Bernhard überlebt dabei nicht nur Andreas um ganze zwanzig Jahre, sondern in gewisser Weise auch sich selbst. Lange als großer Virtuose gefeiert, erhält er gegen Ende seines Lebens eher ernüchternde Kritiken. Seine 1840 veröffentlichte Cello-Schule gilt schon bei ihrem Erscheinen als veraltet. (Spätestens heute ist ein solches Dokument aus aufführungspraktischer Sicht jedoch äußerst aufschlussreich)

Ein weiterer lenkender Faktor im Leben eines Künstlers ist zweifelsohne das soziale und kulturelle Umfeld, in dem er sich bewegt. Bernhard Romberg lebt in einer Zeit, in der Musiker nicht mehr allein auf die Gnade von Adel und Kirche angewiesen sind. Einer der wichtigsten Kunden von Kulturschaffenden ist der Bürger. In dem Maße, wie das bürgerliche Konzert, Salons und Hausmusik an Bedeutung gewinnen, profitieren Musiker als Virtuosen wie als Schreiber gefälliger Kammermusik.

Wenn Louis Spohr davon berichtet, dass Bernhard Romberg selbst unter den Anstrengungen eines Solokonzertes im Stande war, seine Pfeife zu rauchen, so beschreibt er einmal mehr das Image eines freischaffenden Künstlers im 19. Jahrhundert als ungezähmte Randgestalt. Nur zu empfänglich waren die dem elenden Diktat der Vernunft überdrüssigen Menschen für solche Art von Träumen: Menschenunmögliches wenn nicht zu erleben, so wenigstens dessen Zeugen zu sein.

Bernhard Romberg

Bernhard Romberg, Stich von Angelo Gentili (gemeinfrei)

Also zurück zur Musik!

Der zweite Teil der Sinfonie, „Adagio non troppo“ beginnend, sinniert zunächst die Noblesse der Königin herbei – in Melodien voll Grazie und Simplizität. Von romantischem Zwielicht kaum eine Spur – hier zeigt Romberg sich als Komponist, der zwischen zwei Epochen lebt.

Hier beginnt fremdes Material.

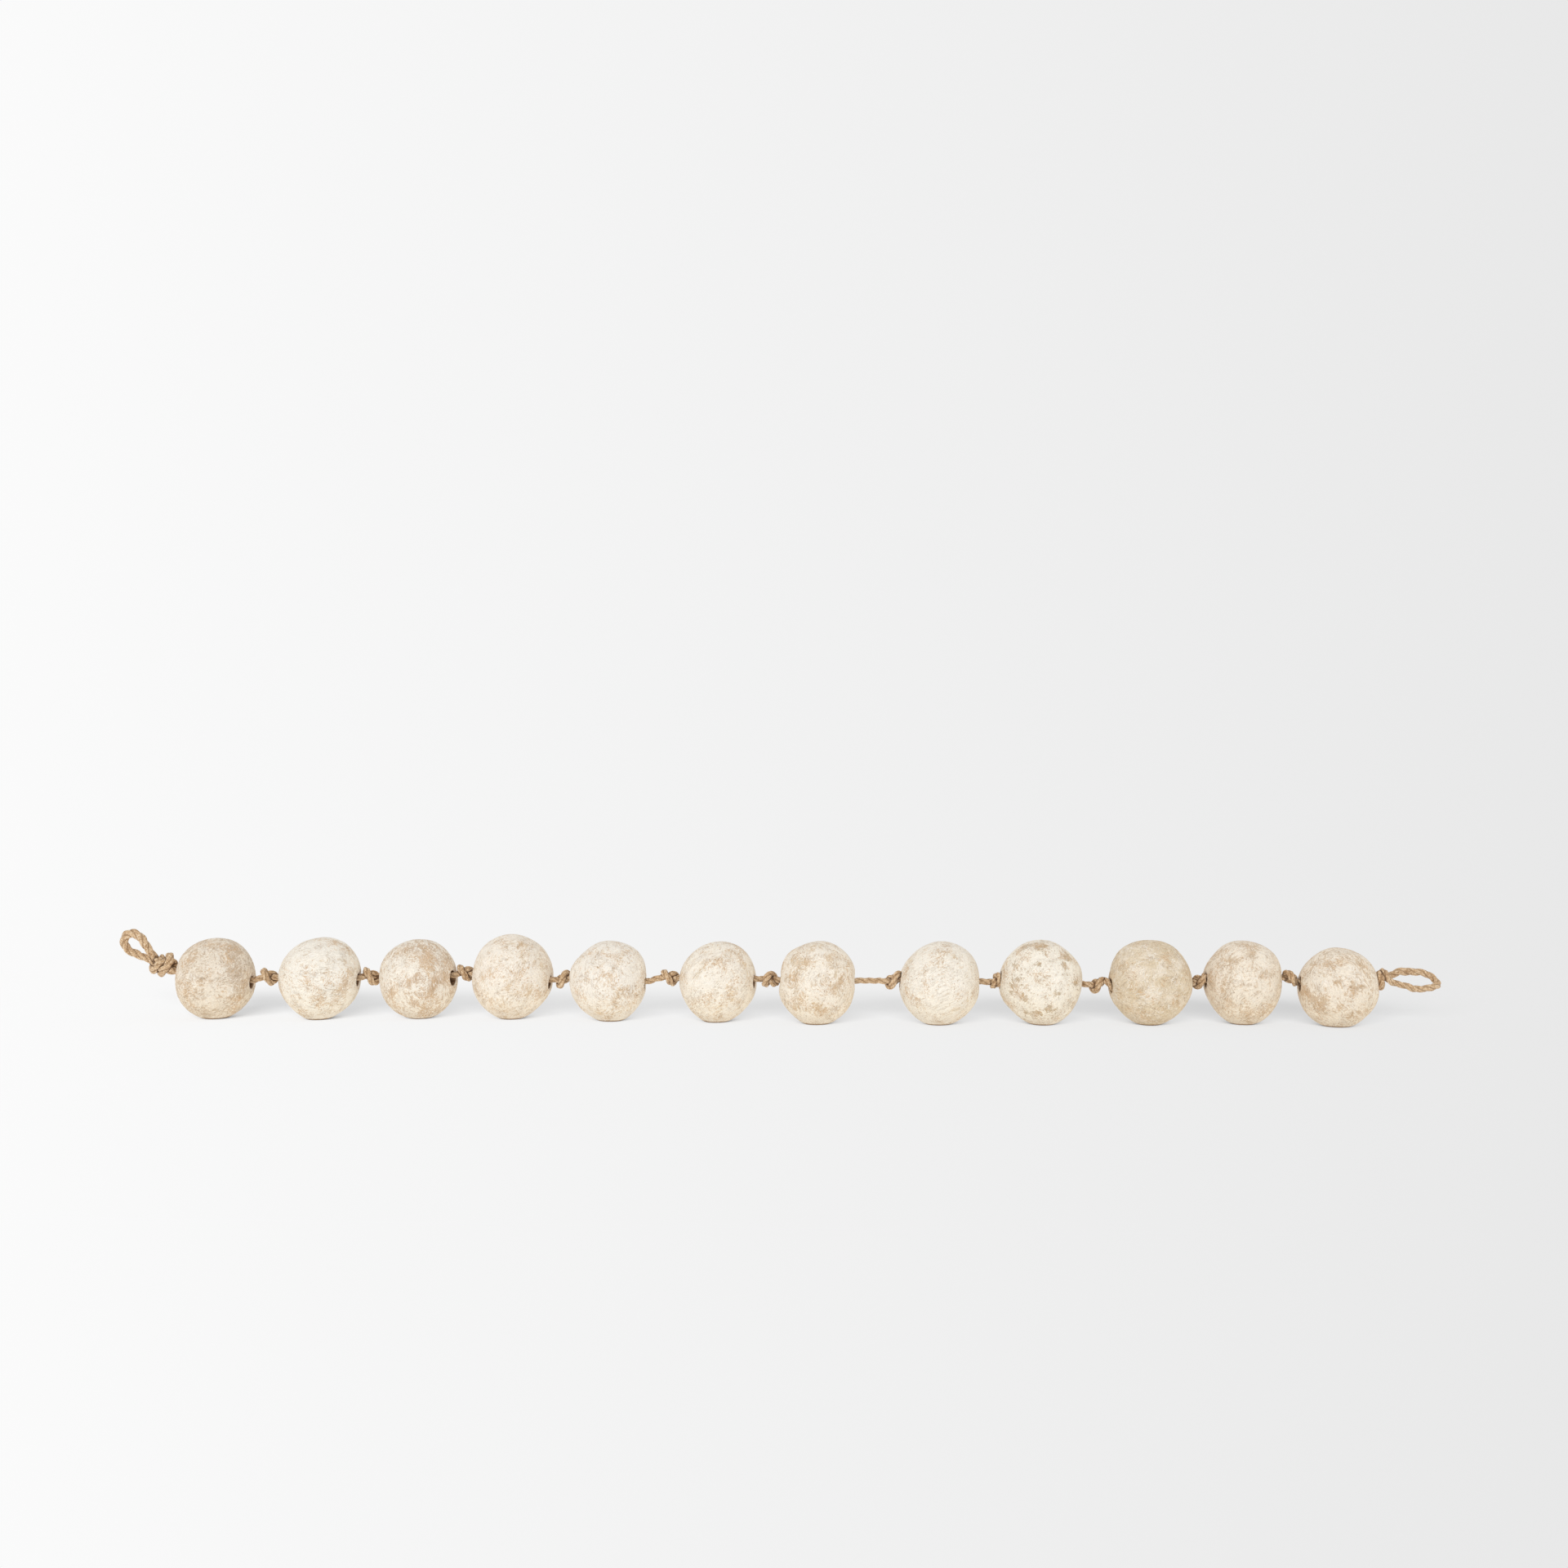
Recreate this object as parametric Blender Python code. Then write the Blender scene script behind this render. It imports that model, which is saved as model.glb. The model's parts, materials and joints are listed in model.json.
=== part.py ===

Dass es sich in dieser Schein-Idylle mehr um Traum als um Wirklichkeit handelt, kündigen nach zwölf Takten zunächst die abermals abwärtsgerichtete Melodik, dann die Chromatik in den Bässen und zuletzt die atemlos nachschlagenden Violinen an. Die Spannung kulminiert in punktierten Abwärtssprüngen, die sich sogleich wieder in nach Atem ringenden Nachschlägen aufbäumen. Sehnsuchtsrufe lassen noch manches Mal Erinnerungen an eine friedlichere Zeit erwachen, doch vergebens ...

Der langsame Teil mündet in ein Allegro ma non troppo, das musikalische Elemente der vorangegangenen Abhandlung auf die Spitze treibt.

Erst als der Trauermarsch wiederkehrt, ist die Tragik zementiert: Machtlos gegenüber den Gesetzmäßigkeiten des Lebens können wir das Schicksal nur annehmen. Doch an dieser Stelle des Werkes folgt dem Trauermarsch ein fast traumwandlerischer letzter Abschnitt. In leichtfüßigen, endlich aufstrebenden Sechzehnteln meint man die Seele der Entschlafenen transzendieren zu hören. Poetisch entrückt endet die so fatalistisch aufgeladene musikalische Reise. Obwohl das Werk formal in vielen Unterteilungen denkbar wäre, entschied Romberg sich für eine zweiteilige äußere Form.

Für mich allegorisiert die Zweiteiligkeit des Werkes die friedliche Ko-Existenz gegensätzlicher Prinzipien. In ihr spiegelt sich die Spannung zwischen Determination und Freiheit, zwischen Leben und Tod, zwischen Vergehen und Verklärung.